Submitted to: Applied Engineering in Agriculture
Publication Type: Peer reviewed journal
Publication Acceptance Date: 6/1/2006
Publication Date: 9/1/2006
Citation: Kornecki, T.S., Price, A.J., Raper, R.L. 2006. Performance of different roller designs in terminating rye cover crop and reducing vibration. Applied Engineering in Agriculture. 22(5):633-641. Interpretive Summary: Rolling and crimping of cover crops provide a valuable soil cover which prevents soil erosion, retards weed emergence, and increases available moisture. Also, rolling of cover crops in the row direction provides minimum interference with the planting of cash crops. However, current rollers cause significant vibration to be transferred to the tractor operator. This problem limits the number of producers who have been willing to adopt this technology. Two new rollers were tested against a traditional roller with straight bars. The new rollers generated much less vibration to the tractor while maintaining adequate levels of cover crop termination. This study showed that the new mechanical rollers could be designed and used in American conservation agricultural systems to terminate cover crops, thus protecting our environment and further improving soil quality.

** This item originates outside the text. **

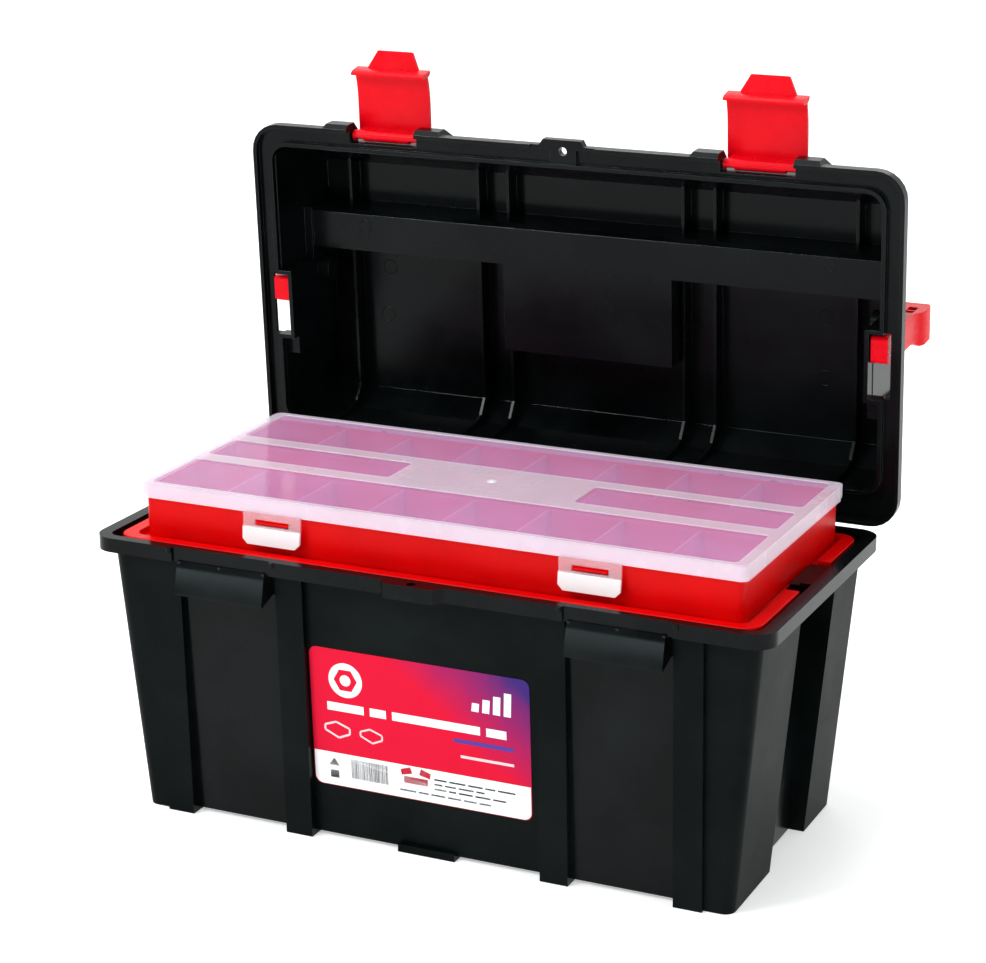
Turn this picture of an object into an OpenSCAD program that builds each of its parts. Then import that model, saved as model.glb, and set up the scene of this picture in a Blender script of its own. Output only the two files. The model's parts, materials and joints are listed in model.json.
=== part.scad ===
// Portable plastic tool box with a hinged lid, two draw latches, a folding bail handle,
// a lift-out tray and a clear-lidded organizer for small parts.
// +X is to the right, +Y to the back, +Z up. The origin is the centre of the footprint.
// The box stands open: the lid is up, its latches point up and its handle stands out behind.

/* [Box] */
// Length of the box at its rim
box_len = 439; // [436:1:442]
// Depth of the box at its rim
box_dep = 210; // [208:1:212]
// Height of the rim above the floor
box_h = 179.5; // [178:0.5:181]
// Thickness of the moulded walls
wall = 2.5; // [2.2:0.1:2.8]
// Depth that the front and back panels sit behind the ribs at the floor
panel_set = 6.5; // [5:0.5:8]
// Length of the side recess between the corner columns
side_gap = 64; // [56:1:70]

/* [Lid] */
// Length of the lid over its skirt
lid_len = 445; // [444:0.5:446]
// Depth of the lid over its skirt
lid_dep = 227.5; // [226:0.5:229]
// Height of the lid above its skirt's lower edge
lid_h = 66.5; // [65:0.5:68]
// Angle at which the open lid stands
lid_open = 86; // [80:1:89]
// Depth of the handle trough in the lid's top
trough_depth = 28.3; // [26:0.1:29]

/* [Handle and latches] */
// Distance from the handle's pivot to the outside of its grip
grip_reach = 41.5; // [40:0.5:42]
// Distance from the handle's pivot to the ends of its tails
tail_reach = 44.1; // [42:0.1:44.2]
// Width of a latch flap
latch_w = 51.6; // [50:1:56]
// Distance from a latch's pivot to the face of its hook
hook_reach = 38.7; // [38.2:0.1:38.8]

/* [Tray and organizer] */
// Depth of the lift-out tray's basin
tray_depth = 50; // [40:1:60]
// Length of the organizer over its lid
org_len = 395; // [388:1:396]
// Depth of the organizer over its lid
org_dep = 177; // [172:1:177]
// Height of the organizer
org_h = 36.2; // [34:0.1:37]
// Compartments in each long row of the organizer
row_cells = 8; // [4:1:8]

/* [Hidden] */

eps = 0.01;
far = 300;
black = [0.035, 0.04, 0.042];
red = [0.85, 0.02, 0.05];
clear = [0.95, 0.88, 0.93, 0.45];
steel = [0.7, 0.72, 0.74];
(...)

Technical Abstract: Rollers have been used in conservation systems to terminate cover crops; however, excessive vibration levels generated by rollers do not allow adoption of this technology. To improve the roller's performance, two field experiments were conducted with different roller designs to terminate a cover crop (rye). In experiment 1, three-single sections of rollers: straight bars, elliptical bars, and a smooth roller with an oscillating crimping bar- were tested at speeds 1.6, 4.8, and 8 km/h. In experiment 2, a triple-section roller (commercial width) with straight bars and a smooth roller with an oscillating crimping bar- were tested at speeds 3.2, and 6.4 km/h. For single-section rollers, the highest kill rate of rye after 3 weeks from rolling was produced by the smooth roller with crimping bar (93%). Rollers operated at higher speed (8 km/h) produced a significantly higher kill rate of the cover crop compared to low speed (1.6 km/h). Minimum vibration levels measured on tractor's frame were generated by smooth roller with oscillating crimping arm. For Experiment 2, three weeks after rolling there was no significant difference in killing rates between roller types with cumulative kill rates of 95%; however, smooth roller with crimping bar transferred significantly lower vibration levels to the tractor's frame at both speeds.